• Task to carry out: Write out the whole listing again, exactly.
— start Provided data —
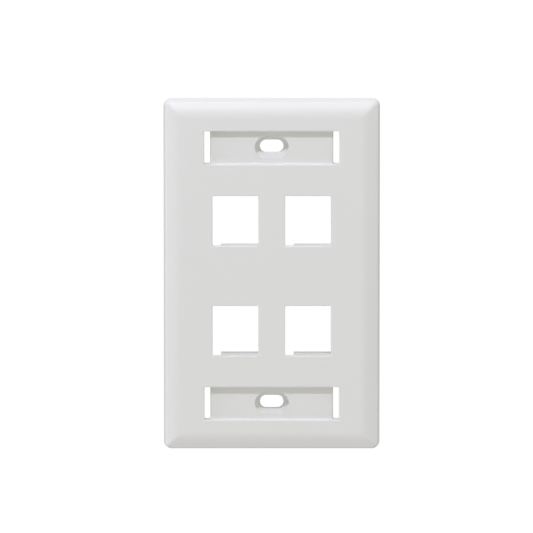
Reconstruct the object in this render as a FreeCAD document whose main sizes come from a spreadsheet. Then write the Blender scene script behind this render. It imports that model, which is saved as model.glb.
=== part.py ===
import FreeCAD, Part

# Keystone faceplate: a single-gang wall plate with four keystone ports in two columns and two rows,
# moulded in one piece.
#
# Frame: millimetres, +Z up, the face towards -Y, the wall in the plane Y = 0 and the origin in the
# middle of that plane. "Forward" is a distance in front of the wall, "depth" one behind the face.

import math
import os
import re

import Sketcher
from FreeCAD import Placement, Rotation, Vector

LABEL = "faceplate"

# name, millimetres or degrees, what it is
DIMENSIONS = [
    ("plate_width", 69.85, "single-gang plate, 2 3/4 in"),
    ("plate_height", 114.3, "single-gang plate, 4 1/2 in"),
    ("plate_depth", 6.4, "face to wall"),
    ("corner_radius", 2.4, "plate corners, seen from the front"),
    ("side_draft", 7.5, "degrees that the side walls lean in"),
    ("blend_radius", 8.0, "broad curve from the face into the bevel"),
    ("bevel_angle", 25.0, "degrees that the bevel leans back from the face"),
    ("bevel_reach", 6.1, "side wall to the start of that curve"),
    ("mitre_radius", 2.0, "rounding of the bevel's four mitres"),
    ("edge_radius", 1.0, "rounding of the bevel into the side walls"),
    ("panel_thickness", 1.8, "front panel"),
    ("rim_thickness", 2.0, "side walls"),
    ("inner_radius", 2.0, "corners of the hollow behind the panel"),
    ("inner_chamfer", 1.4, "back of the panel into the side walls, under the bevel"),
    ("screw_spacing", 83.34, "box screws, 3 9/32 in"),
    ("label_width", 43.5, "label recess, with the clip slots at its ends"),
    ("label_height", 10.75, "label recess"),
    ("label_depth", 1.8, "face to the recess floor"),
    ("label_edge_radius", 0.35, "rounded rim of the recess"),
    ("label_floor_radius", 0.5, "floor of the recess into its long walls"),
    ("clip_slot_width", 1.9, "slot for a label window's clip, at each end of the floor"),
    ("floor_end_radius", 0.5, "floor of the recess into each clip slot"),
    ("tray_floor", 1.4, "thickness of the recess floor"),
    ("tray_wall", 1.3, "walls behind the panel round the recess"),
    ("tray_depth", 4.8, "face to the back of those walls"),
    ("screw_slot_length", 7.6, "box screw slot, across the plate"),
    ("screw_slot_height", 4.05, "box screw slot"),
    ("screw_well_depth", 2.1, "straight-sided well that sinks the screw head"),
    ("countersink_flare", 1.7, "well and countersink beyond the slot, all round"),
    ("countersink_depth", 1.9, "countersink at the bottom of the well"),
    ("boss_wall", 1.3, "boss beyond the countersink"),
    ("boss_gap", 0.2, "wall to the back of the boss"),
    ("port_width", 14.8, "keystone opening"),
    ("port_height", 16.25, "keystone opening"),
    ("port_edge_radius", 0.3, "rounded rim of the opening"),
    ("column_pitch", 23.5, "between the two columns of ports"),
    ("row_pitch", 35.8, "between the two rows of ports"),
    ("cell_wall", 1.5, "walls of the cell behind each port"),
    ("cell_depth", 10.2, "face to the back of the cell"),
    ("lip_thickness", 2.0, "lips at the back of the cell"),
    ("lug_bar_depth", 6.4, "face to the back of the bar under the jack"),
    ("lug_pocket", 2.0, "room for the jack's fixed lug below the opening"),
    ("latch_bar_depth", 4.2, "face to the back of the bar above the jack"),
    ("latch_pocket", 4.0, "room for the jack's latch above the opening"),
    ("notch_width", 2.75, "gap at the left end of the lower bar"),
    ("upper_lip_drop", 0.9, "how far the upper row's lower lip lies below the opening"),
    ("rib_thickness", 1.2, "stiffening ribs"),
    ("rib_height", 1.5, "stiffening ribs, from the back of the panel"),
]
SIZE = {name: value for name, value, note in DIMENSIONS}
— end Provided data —
• Final result:
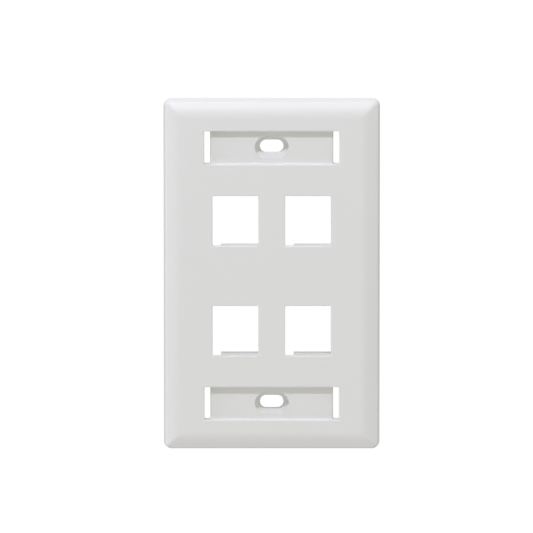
Reconstruct the object in this render as a FreeCAD document whose main sizes come from a spreadsheet. Then write the Blender scene script behind this render. It imports that model, which is saved as model.glb.
=== part.py ===
import FreeCAD, Part

# Keystone faceplate: a single-gang wall plate with four keystone ports in two columns and two rows,
# moulded in one piece.
#
# Frame: millimetres, +Z up, the face towards -Y, the wall in the plane Y = 0 and the origin in the
# middle of that plane. "Forward" is a distance in front of the wall, "depth" one behind the face.

import math
import os
import re

import Sketcher
from FreeCAD import Placement, Rotation, Vector

LABEL = "faceplate"

# name, millimetres or degrees, what it is
DIMENSIONS = [
    ("plate_width", 69.85, "single-gang plate, 2 3/4 in"),
    ("plate_height", 114.3, "single-gang plate, 4 1/2 in"),
    ("plate_depth", 6.4, "face to wall"),
    ("corner_radius", 2.4, "plate corners, seen from the front"),
    ("side_draft", 7.5, "degrees that the side walls lean in"),
    ("blend_radius", 8.0, "broad curve from the face into the bevel"),
    ("bevel_angle", 25.0, "degrees that the bevel leans back from the face"),
    ("bevel_reach", 6.1, "side wall to the start of that curve"),
    ("mitre_radius", 2.0, "rounding of the bevel's four mitres"),
    ("edge_radius", 1.0, "rounding of the bevel into the side walls"),
    ("panel_thickness", 1.8, "front panel"),
    ("rim_thickness", 2.0, "side walls"),
    ("inner_radius", 2.0, "corners of the hollow behind the panel"),
    ("inner_chamfer", 1.4, "back of the panel into the side walls, under the bevel"),
    ("screw_spacing", 83.34, "box screws, 3 9/32 in"),
    ("label_width", 43.5, "label recess, with the clip slots at its ends"),
    ("label_height", 10.75, "label recess"),
    ("label_depth", 1.8, "face to the recess floor"),
    ("label_edge_radius", 0.35, "rounded rim of the recess"),
    ("label_floor_radius", 0.5, "floor of the recess into its long walls"),
    ("clip_slot_width", 1.9, "slot for a label window's clip, at each end of the floor"),
    ("floor_end_radius", 0.5, "floor of the recess into each clip slot"),
    ("tray_floor", 1.4, "thickness of the recess floor"),
    ("tray_wall", 1.3, "walls behind the panel round the recess"),
    ("tray_depth", 4.8, "face to the back of those walls"),
    ("screw_slot_length", 7.6, "box screw slot, across the plate"),
    ("screw_slot_height", 4.05, "box screw slot"),
    ("screw_well_depth", 2.1, "straight-sided well that sinks the screw head"),
    ("countersink_flare", 1.7, "well and countersink beyond the slot, all round"),
    ("countersink_depth", 1.9, "countersink at the bottom of the well"),
    ("boss_wall", 1.3, "boss beyond the countersink"),
    ("boss_gap", 0.2, "wall to the back of the boss"),
    ("port_width", 14.8, "keystone opening"),
    ("port_height", 16.25, "keystone opening"),
    ("port_edge_radius", 0.3, "rounded rim of the opening"),
    ("column_pitch", 23.5, "between the two columns of ports"),
    ("row_pitch", 35.8, "between the two rows of ports"),
    ("cell_wall", 1.5, "walls of the cell behind each port"),
    ("cell_depth", 10.2, "face to the back of the cell"),
    ("lip_thickness", 2.0, "lips at the back of the cell"),
    ("lug_bar_depth", 6.4, "face to the back of the bar under the jack"),
    ("lug_pocket", 2.0, "room for the jack's fixed lug below the opening"),
    ("latch_bar_depth", 4.2, "face to the back of the bar above the jack"),
    ("latch_pocket", 4.0, "room for the jack's latch above the opening"),
    ("notch_width", 2.75, "gap at the left end of the lower bar"),
    ("upper_lip_drop", 0.9, "how far the upper row's lower lip lies below the opening"),
    ("rib_thickness", 1.2, "stiffening ribs"),
    ("rib_height", 1.5, "stiffening ribs, from the back of the panel"),
]
SIZE = {name: value for name, value, note in DIMENSIONS}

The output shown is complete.